Would you quote the material below in full and unchanged?

··· Collected material ···

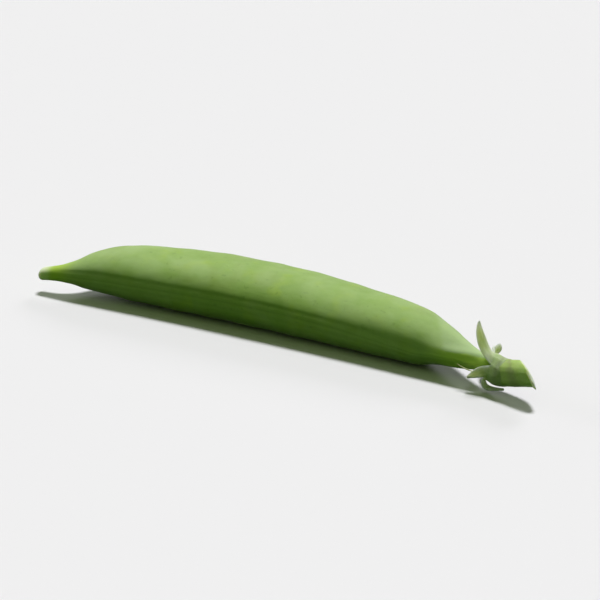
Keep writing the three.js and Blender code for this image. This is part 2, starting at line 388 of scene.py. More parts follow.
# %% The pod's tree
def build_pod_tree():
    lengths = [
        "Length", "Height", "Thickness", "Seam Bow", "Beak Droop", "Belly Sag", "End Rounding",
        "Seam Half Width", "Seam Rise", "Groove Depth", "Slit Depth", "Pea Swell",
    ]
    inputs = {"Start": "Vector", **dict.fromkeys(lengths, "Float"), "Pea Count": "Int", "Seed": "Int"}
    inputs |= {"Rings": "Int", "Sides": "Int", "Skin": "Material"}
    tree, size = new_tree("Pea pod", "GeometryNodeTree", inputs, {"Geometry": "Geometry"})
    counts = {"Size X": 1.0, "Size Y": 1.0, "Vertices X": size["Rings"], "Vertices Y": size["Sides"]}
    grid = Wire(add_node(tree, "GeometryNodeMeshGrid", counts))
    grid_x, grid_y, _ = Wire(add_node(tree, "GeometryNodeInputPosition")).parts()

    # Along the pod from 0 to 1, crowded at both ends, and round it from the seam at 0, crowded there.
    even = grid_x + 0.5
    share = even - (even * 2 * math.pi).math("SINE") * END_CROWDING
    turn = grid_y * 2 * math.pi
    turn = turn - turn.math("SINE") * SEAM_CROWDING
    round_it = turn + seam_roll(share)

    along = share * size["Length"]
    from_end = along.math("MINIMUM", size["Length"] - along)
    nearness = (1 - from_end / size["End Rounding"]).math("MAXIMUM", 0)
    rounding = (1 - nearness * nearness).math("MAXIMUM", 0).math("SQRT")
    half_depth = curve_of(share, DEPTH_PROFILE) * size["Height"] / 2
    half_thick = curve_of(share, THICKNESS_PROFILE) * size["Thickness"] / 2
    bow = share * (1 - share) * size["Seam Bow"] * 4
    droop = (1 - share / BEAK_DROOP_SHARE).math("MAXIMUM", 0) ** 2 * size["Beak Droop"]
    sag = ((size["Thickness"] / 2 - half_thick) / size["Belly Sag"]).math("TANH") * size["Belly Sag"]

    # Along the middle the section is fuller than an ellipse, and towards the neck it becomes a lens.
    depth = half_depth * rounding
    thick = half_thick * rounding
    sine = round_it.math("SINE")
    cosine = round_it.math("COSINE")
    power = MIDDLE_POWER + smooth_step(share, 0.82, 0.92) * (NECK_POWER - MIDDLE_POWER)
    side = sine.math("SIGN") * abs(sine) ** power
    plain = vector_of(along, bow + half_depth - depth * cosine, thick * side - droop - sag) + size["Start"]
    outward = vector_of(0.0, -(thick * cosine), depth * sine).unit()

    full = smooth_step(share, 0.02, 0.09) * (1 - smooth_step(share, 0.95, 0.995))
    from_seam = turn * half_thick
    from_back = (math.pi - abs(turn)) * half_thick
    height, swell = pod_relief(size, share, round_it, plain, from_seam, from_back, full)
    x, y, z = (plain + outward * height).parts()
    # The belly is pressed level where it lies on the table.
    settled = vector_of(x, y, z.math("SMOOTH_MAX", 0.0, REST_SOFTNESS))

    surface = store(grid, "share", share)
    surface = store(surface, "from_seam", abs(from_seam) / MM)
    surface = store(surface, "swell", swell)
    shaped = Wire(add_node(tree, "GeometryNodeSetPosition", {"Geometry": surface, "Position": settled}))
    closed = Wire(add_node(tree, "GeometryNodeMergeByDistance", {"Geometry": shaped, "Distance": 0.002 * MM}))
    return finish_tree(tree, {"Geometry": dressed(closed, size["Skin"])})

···

The completed task:
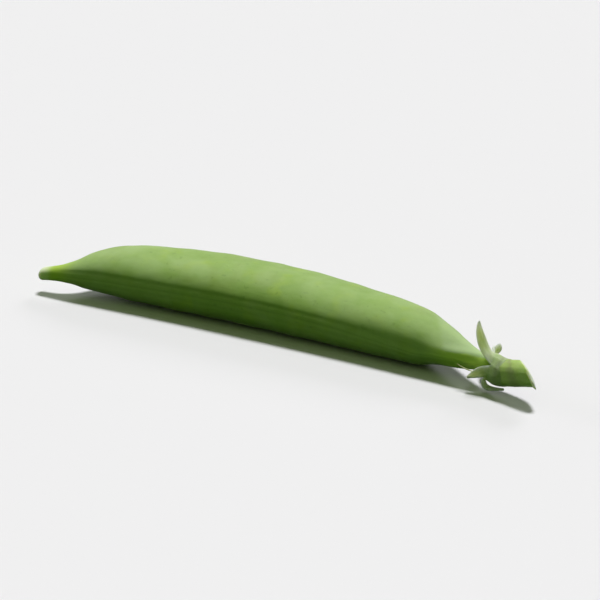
Keep writing the three.js and Blender code for this image. This is part 2, starting at line 388 of scene.py. More parts follow.
# %% The pod's tree
def build_pod_tree():
    lengths = [
        "Length", "Height", "Thickness", "Seam Bow", "Beak Droop", "Belly Sag", "End Rounding",
        "Seam Half Width", "Seam Rise", "Groove Depth", "Slit Depth", "Pea Swell",
    ]
    inputs = {"Start": "Vector", **dict.fromkeys(lengths, "Float"), "Pea Count": "Int", "Seed": "Int"}
    inputs |= {"Rings": "Int", "Sides": "Int", "Skin": "Material"}
    tree, size = new_tree("Pea pod", "GeometryNodeTree", inputs, {"Geometry": "Geometry"})
    counts = {"Size X": 1.0, "Size Y": 1.0, "Vertices X": size["Rings"], "Vertices Y": size["Sides"]}
    grid = Wire(add_node(tree, "GeometryNodeMeshGrid", counts))
    grid_x, grid_y, _ = Wire(add_node(tree, "GeometryNodeInputPosition")).parts()

    # Along the pod from 0 to 1, crowded at both ends, and round it from the seam at 0, crowded there.
    even = grid_x + 0.5
    share = even - (even * 2 * math.pi).math("SINE") * END_CROWDING
    turn = grid_y * 2 * math.pi
    turn = turn - turn.math("SINE") * SEAM_CROWDING
    round_it = turn + seam_roll(share)

    along = share * size["Length"]
    from_end = along.math("MINIMUM", size["Length"] - along)
    nearness = (1 - from_end / size["End Rounding"]).math("MAXIMUM", 0)
    rounding = (1 - nearness * nearness).math("MAXIMUM", 0).math("SQRT")
    half_depth = curve_of(share, DEPTH_PROFILE) * size["Height"] / 2
    half_thick = curve_of(share, THICKNESS_PROFILE) * size["Thickness"] / 2
    bow = share * (1 - share) * size["Seam Bow"] * 4
    droop = (1 - share / BEAK_DROOP_SHARE).math("MAXIMUM", 0) ** 2 * size["Beak Droop"]
    sag = ((size["Thickness"] / 2 - half_thick) / size["Belly Sag"]).math("TANH") * size["Belly Sag"]

    # Along the middle the section is fuller than an ellipse, and towards the neck it becomes a lens.
    depth = half_depth * rounding
    thick = half_thick * rounding
    sine = round_it.math("SINE")
    cosine = round_it.math("COSINE")
    power = MIDDLE_POWER + smooth_step(share, 0.82, 0.92) * (NECK_POWER - MIDDLE_POWER)
    side = sine.math("SIGN") * abs(sine) ** power
    plain = vector_of(along, bow + half_depth - depth * cosine, thick * side - droop - sag) + size["Start"]
    outward = vector_of(0.0, -(thick * cosine), depth * sine).unit()

    full = smooth_step(share, 0.02, 0.09) * (1 - smooth_step(share, 0.95, 0.995))
    from_seam = turn * half_thick
    from_back = (math.pi - abs(turn)) * half_thick
    height, swell = pod_relief(size, share, round_it, plain, from_seam, from_back, full)
    x, y, z = (plain + outward * height).parts()
    # The belly is pressed level where it lies on the table.
    settled = vector_of(x, y, z.math("SMOOTH_MAX", 0.0, REST_SOFTNESS))

    surface = store(grid, "share", share)
    surface = store(surface, "from_seam", abs(from_seam) / MM)
    surface = store(surface, "swell", swell)
    shaped = Wire(add_node(tree, "GeometryNodeSetPosition", {"Geometry": surface, "Position": settled}))
    closed = Wire(add_node(tree, "GeometryNodeMergeByDistance", {"Geometry": shaped, "Distance": 0.002 * MM}))
    return finish_tree(tree, {"Geometry": dressed(closed, size["Skin"])})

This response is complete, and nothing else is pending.